At the end of October, Austria informed the Commission about a support scheme for credit and insurance institutions, aimed at encouraging interbank lending and stabilising the financial markets. After a series of exchanges and discussions with the Commission on details of the scheme's implementation, an agreement was reached on 9 December.
The discussions were necessary to allow for an appropriate assessment of the measures and to ensure that they are in line with the relevant framework conditions, in order to avoid undue distortions of competition within the Single Market. These contacts also ensured that there would be an adequate remuneration for the capital injections and the necessary incentives for institutions to repay the state capital.
The Austrian package consists of two different legal measures. First, guarantee measures with a total budget capped at €75 billion aimed at stabilising the interbank market and set out in the Austrian law "Interbankmarktstärkungsgesetz": To this end a Clearingbank was created, which is guaranteed by the state. It will collect deposits from financial institutions and raise funds on the markets and distribute these funds to other financial institutions in need of funding. In addition, the state can give a guarantee for the issuance of financial instruments from financial institutions.
Second, the "Finanzmarktstabilitätsgesetz" law provides for additional measures, including state guarantees on the liability and asset side, loans and recapitalisations, with a total budget of €15 billion.
The major novel feature apart from the Clearingbank is a guarantee for the asset side of the balance sheet, thus protecting recipient banks from potential value adjustments of these assets, which must be remunerated properly. Two types of guarantees are possible: First, if the guarantee is granted for balance sheet items which are equal to the book (or a more recent) value, then the remuneration for the asset guarantee follows the remuneration for liability guarantees. Second, if asset guarantees are given which are higher than the book (or a more recent) value, then the difference between the guarantee value and the book value is interpreted as a capital injection and has to be remunerated accordingly and be accompanied by a restructuring plan. This system of remuneration reduces the incentive for using this type of guarantee and avoids abuses. Furthermore, the guarantee can only be called if the bank fails.

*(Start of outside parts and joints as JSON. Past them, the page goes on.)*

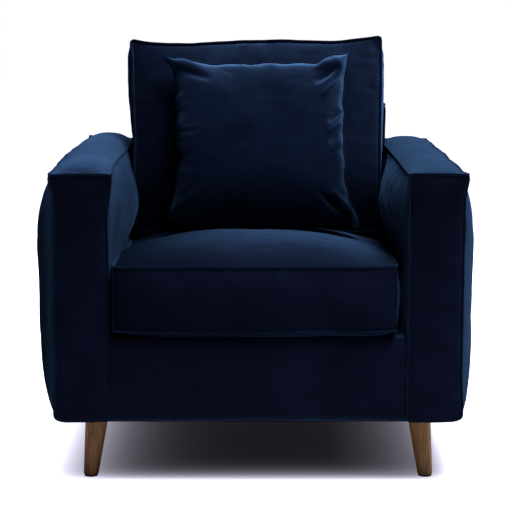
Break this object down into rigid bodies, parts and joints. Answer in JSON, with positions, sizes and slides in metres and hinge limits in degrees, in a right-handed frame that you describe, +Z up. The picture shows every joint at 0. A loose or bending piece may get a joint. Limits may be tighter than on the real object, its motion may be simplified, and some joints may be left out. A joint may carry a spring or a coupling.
{
  "type": "upholstered armchair",
  "caption": "Boxy velvet armchair with welted arms, loose seat and back cushions, a scatter cushion and short tapered splayed wooden legs.",
  "frame": {"origin": "centre of the footprint, on the floor under the glides", "axes": "+Z up; the chair's front faces -Y; +X is the right-hand side for someone who looks at the front"},
  "size_m": [0.914, 0.84, 0.8829],
  "materials": {
    "velvet": "short cut pile, navy blue, paler where seen along the pile",
    "deck_cloth": "plain woven lining in a matching dark blue",
    "underside_cloth": "thin black non-woven cloth",
    "filling": "foam wrapped in fibre",
    "webbing": "woven elastic",
    "leg_wood": "satin lacquer over a walnut-brown stain",
    "frame_wood": "planed, unfinished",
    "steel": "plain",
    "zip_metal": "dark plated",
    "glide_plastic": "moulded, dark brown"
  },
  "bodies": {
    "chair": {"base_runner_left": "frame_wood", "base_runner_right": "frame_wood", "side_rail_left": "frame_wood", "side_rail_right": "frame_wood", "front_rail": "frame_wood", "rear_rail": "frame_wood", "corner_block_front_left": "frame_wood", "corner_block_front_right": "frame_wood", "corner_block_rear_left": "frame_wood", "corner_block_rear_right": "frame_wood", "arm_front_board_left": "frame_wood", "arm_front_board_right": "frame_wood", "arm_rear_board_left": "frame_wood", "arm_rear_board_right": "frame_wood", "arm_top_rail_left": "frame_wood", "arm_top_rail_right": "frame_wood", "back_post_left": "frame_wood", "back_post_right": "frame_wood", "back_top_rail": "frame_wood", "back_lower_rail": "frame_wood", "back_web_1": "webbing", "back_web_2": "webbing", "back_web_3": "webbing", "seat_spring_1": "steel", "seat_spring_2": "steel", "seat_spring_3": "steel", "seat_spring_4": "steel", "spring_channel_front": "steel", "spring_channel_rear": "steel", "leg_front_left": "leg_wood", "leg_front_right": "leg_wood", "leg_rear_left": "leg_wood", "leg_rear_right": "leg_wood", "leg_bolt_front_left": "steel", "leg_bolt_front_right": "steel", "leg_bolt_rear_left": "steel", "leg_bolt_rear_right": "steel", "leg_glide_front_left": "glide_plastic", "leg_glide_front_right": "glide_plastic", "leg_glide_rear_left": "glide_plastic", "leg_glide_rear_right": "glide_plastic", "leg_plate_front_left": "steel", "leg_plate_front_right": "steel", "leg_plate_rear_left": "steel", "leg_plate_rear_right": "steel", "arm_cover_left": "velvet", "arm_cover_right": "velvet", "front_border": "velvet", "back_cover": "velvet", "deck_pad": "deck_cloth", "dust_cover": "underside_cloth"},
    "seat_cushion": {"seat_cushion_cover": "velvet", "seat_cushion_filling": "filling"},
    "seat_zip": {"seat_zip_slider": "zip_metal"},
    "back_cushion": {"back_cushion_cover": "velvet", "back_cushion_filling": "filling"},
    "back_zip": {"back_zip_slider": "zip_metal"},
    "scatter_cushion": {"scatter_cushion_cover": "velvet", "scatter_cushion_filling": "filling"},
    "scatter_zip": {"scatter_zip_slider": "zip_metal"}
  },
  "joints": [
    {"name": "seat_cushion_pull", "type": "slide", "parent": "chair", "child": "seat_cushion", "axis": [0, -1, 0], "range_m": [0, 0.62]},
    {"name": "back_cushion_lift", "type": "slide", "parent": "chair", "child": "back_cushion", "axis": [0, 0.1564, 0.9877], "range_m": [0, 0.45]},
    {"name": "scatter_cushion_lift", "type": "slide", "parent": "seat_cushion", "child": "scatter_cushion", "axis": [0, 0, 1], "range_m": [0, 0.45]},
    {"name": "seat_zip_travel", "type": "slide", "parent": "seat_cushion", "child": "seat_zip", "axis": [-1, 0, 0], "range_m": [0, 0.4]},
    {"name": "back_zip_travel", "type": "slide", "parent": "back_cushion", "child": "back_zip", "axis": [-1, 0, 0], "range_m": [0, 0.4]},
    {"name": "scatter_zip_travel", "type": "slide", "parent": "scatter_cushion", "child": "scatter_zip", "axis": [-1, 0, 0], "range_m": [0, 0.32]}
  ]
}
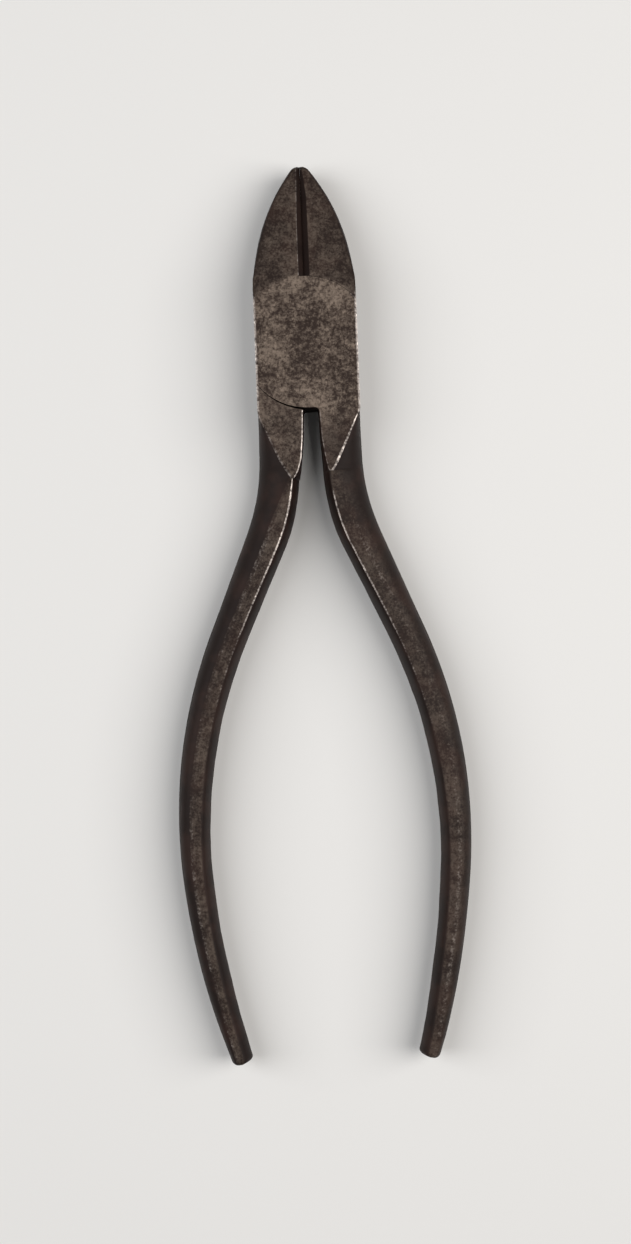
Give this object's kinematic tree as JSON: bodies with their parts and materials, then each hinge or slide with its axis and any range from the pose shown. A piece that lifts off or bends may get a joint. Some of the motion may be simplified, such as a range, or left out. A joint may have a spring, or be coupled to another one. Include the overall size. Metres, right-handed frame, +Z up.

The adequacy of a recapitalisation is ensured by strict conditions such as a dividend restriction and a remuneration corridor which includes step-up clauses and a higher repayment of capital to the state in some circumstances. An even higher remuneration needs to be asked from distressed banks. The measure is fully in line with the newly adopted Commission guidance on bank recapitalisation (see IP/08/1901).
Also the conditions of the liability guarantees are in line with the Commission guidance. The Commission considers the pricing of the guarantees to be adequate especially since specific behavioural conditions apply, such as a ban on advertising the state support.
The Commission found the scheme and the commitments to constitute an appropriate means to restore confidence in the creditworthiness of Austrian financial institutions and to stimulate interbank lending. The measures are well-designed and interventions will be limited to what is necessary to achieve the stabilisation of the Austrian financial sector.
Finally, Austria has made the commitment to renotify the scheme for prolongation if it should be applied beyond a period of six months and to report every six months to the Commission on its implementation. This will enable the Commission to verify that the measures are not maintained beyond the end of the financial crisis.
The non-confidential version of the decision will be made available under the case number N557/2008 in the State Aid Register on the DG Competition website once any confidentiality issues have been resolved. New publications of state aid decisions on the internet and in the Official Journal are listed in the State Aid Weekly e-News.